O poder heurístico da alegoria, porém, não fica por aqui. Uma ameixa verde que
é comida não tem o tempo suficiente para desenvolver as suas potencialidades, e
de se tornar uma ameixa no pleno sentido. As ameixas verdes são os próprios indivíduos
que acabam tragados na boca dos polícias, isto é, nas mandíbulas de um estado
policial. A outra alegoria provém da experiência profissional, acabada a
universidade, de Kurt. Entra como engenheiro para um matadouro. Descobre,
então, que os trabalhadores tragam o sangue dos animais mortos, o que o
perturba profundamente. Essa vampirização das vítimas – os animais mortos
tornam-se, como as ameixas verdes, uma imagem das pessoas perseguidas pelo
estado policial – por parte dos trabalhadores do matadouro torna manifesto que
o poder opressivo não se limita aos aparelhos de estado, mas que a própria
população se torna uma roda no mecanismo da opressão.
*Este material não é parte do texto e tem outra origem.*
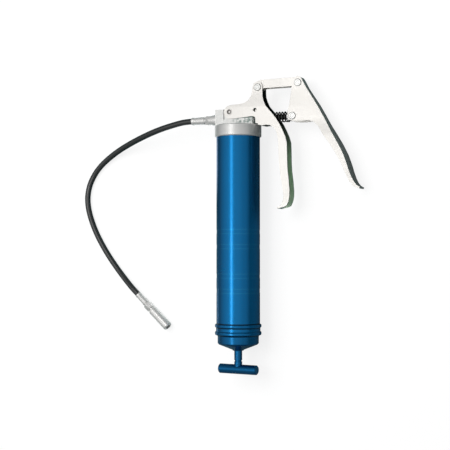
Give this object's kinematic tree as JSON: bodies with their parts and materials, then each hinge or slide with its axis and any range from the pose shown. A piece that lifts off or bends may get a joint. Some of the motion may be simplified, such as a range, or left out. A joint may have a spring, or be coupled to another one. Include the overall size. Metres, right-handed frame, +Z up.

No processo, porém, o que
mais horrorizava Kurt era a aceitação das famílias da situação. As próprias
crianças eram já cúmplices dos pais e não almejavam outra coisa senão o
matadouro. É este universo mortal que sustenta as primeiras e a últimas frases
do romance: Emudecemos e tornamo-nos desagradáveis, disse Edgar, falamos e
tornamo-nos ridículos. Num espaço concentracionário ninguém sabe o que
fazer com o discurso, com a luz do logos.